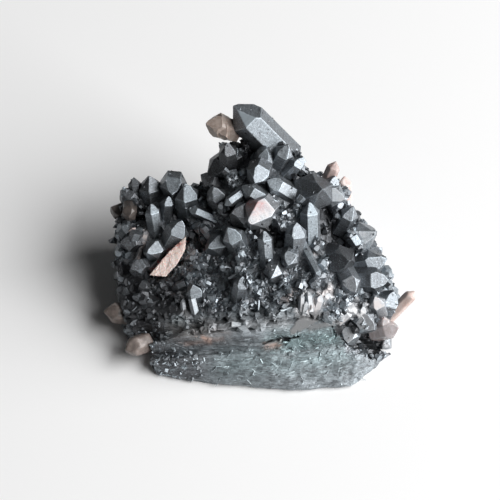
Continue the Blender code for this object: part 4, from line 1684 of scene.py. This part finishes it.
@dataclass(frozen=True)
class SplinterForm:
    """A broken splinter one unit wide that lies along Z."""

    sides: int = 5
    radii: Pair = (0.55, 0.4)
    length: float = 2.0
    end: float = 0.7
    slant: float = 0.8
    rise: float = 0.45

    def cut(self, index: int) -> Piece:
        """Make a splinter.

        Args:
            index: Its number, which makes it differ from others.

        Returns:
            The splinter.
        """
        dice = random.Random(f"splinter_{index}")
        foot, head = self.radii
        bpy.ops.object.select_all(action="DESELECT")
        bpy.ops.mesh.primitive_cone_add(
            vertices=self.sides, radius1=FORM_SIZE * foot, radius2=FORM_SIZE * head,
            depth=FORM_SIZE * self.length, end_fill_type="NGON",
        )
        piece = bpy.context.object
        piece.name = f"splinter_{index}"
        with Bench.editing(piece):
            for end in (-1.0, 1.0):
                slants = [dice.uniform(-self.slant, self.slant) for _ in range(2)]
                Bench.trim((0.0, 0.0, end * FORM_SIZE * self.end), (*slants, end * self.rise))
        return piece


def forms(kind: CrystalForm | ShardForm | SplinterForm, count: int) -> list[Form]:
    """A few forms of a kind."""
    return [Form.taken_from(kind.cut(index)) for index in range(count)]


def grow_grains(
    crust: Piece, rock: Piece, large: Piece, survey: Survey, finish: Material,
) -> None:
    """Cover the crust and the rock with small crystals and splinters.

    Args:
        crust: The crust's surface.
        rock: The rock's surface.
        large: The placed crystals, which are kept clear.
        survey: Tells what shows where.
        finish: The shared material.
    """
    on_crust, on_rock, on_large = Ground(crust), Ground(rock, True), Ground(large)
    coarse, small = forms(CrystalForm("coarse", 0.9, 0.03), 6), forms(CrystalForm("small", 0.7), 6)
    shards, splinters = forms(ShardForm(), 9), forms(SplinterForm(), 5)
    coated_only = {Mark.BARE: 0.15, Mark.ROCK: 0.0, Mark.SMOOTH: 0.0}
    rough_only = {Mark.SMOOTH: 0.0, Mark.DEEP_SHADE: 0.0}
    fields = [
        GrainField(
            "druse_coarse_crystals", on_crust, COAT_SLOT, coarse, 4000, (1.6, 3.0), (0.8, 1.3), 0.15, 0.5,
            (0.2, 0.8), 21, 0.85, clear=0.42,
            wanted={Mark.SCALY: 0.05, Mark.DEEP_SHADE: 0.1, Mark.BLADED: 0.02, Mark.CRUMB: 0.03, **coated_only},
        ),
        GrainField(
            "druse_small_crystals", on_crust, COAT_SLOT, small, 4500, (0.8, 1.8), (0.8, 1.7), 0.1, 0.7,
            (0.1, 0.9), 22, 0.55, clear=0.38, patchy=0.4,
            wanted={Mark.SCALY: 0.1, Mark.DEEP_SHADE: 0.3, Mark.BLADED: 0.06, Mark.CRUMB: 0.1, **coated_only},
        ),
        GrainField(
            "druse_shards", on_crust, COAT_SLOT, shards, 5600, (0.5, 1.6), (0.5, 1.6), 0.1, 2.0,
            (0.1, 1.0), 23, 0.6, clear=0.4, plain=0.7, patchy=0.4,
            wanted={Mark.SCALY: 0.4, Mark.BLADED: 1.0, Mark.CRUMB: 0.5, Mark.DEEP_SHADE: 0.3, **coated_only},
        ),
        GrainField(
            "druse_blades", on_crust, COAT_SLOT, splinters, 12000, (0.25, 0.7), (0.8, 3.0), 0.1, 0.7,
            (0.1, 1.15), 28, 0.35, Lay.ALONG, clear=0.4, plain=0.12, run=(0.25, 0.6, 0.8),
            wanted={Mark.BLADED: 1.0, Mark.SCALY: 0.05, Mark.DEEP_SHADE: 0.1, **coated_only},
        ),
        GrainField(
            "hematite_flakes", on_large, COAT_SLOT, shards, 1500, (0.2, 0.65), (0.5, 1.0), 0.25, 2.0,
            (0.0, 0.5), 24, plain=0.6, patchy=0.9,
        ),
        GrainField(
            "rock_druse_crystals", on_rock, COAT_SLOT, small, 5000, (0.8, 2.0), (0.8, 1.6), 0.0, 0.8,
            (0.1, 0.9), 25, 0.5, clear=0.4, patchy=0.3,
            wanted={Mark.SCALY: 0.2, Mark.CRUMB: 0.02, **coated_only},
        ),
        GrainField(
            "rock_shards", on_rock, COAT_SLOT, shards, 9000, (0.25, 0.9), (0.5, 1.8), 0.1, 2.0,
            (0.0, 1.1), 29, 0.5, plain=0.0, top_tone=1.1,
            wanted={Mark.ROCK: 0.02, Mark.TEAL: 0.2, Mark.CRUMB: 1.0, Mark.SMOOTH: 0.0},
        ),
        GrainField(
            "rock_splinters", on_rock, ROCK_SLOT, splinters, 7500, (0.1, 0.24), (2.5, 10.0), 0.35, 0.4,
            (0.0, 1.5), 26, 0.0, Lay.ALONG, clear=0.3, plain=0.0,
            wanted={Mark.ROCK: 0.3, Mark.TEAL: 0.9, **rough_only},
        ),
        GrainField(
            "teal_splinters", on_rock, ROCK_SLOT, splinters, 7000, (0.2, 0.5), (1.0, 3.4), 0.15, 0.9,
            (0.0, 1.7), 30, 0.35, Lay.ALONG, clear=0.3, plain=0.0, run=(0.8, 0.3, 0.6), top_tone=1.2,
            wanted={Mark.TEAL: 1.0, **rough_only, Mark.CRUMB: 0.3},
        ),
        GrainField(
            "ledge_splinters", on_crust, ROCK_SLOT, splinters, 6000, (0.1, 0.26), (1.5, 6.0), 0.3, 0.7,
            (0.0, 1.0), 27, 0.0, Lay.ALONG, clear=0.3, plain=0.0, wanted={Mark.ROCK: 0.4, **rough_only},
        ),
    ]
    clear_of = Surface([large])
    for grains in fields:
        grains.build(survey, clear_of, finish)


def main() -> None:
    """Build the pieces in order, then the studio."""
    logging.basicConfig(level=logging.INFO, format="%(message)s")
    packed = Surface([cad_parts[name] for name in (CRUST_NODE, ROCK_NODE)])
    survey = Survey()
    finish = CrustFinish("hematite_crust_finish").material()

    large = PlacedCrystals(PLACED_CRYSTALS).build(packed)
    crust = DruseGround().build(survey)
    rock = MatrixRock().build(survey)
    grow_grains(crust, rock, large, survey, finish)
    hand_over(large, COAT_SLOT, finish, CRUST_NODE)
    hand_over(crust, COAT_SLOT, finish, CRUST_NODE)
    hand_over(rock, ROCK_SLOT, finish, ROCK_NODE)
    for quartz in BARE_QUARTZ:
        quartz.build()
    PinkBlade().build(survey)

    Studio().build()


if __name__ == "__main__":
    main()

=====

# WHAT THE TASK REQUIRES:
In the listing above, please print only the lines from the first one to the line where "crystals and splinters." appears, exactly as written, both of those lines included.

# RESULT:
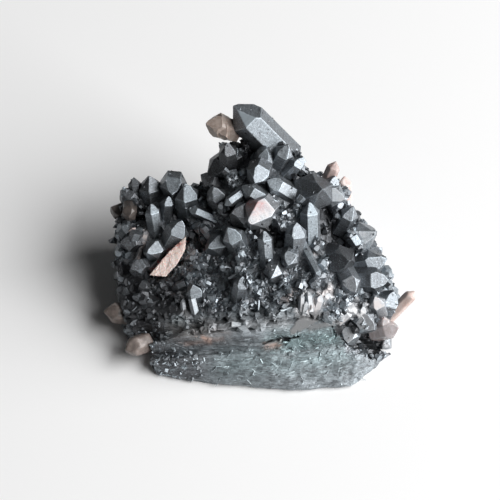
Continue the Blender code for this object: part 4, from line 1684 of scene.py. This part finishes it.
@dataclass(frozen=True)
class SplinterForm:
    """A broken splinter one unit wide that lies along Z."""

    sides: int = 5
    radii: Pair = (0.55, 0.4)
    length: float = 2.0
    end: float = 0.7
    slant: float = 0.8
    rise: float = 0.45

    def cut(self, index: int) -> Piece:
        """Make a splinter.

        Args:
            index: Its number, which makes it differ from others.

        Returns:
            The splinter.
        """
        dice = random.Random(f"splinter_{index}")
        foot, head = self.radii
        bpy.ops.object.select_all(action="DESELECT")
        bpy.ops.mesh.primitive_cone_add(
            vertices=self.sides, radius1=FORM_SIZE * foot, radius2=FORM_SIZE * head,
            depth=FORM_SIZE * self.length, end_fill_type="NGON",
        )
        piece = bpy.context.object
        piece.name = f"splinter_{index}"
        with Bench.editing(piece):
            for end in (-1.0, 1.0):
                slants = [dice.uniform(-self.slant, self.slant) for _ in range(2)]
                Bench.trim((0.0, 0.0, end * FORM_SIZE * self.end), (*slants, end * self.rise))
        return piece


def forms(kind: CrystalForm | ShardForm | SplinterForm, count: int) -> list[Form]:
    """A few forms of a kind."""
    return [Form.taken_from(kind.cut(index)) for index in range(count)]


def grow_grains(
    crust: Piece, rock: Piece, large: Piece, survey: Survey, finish: Material,
) -> None:
    """Cover the crust and the rock with small crystals and splinters.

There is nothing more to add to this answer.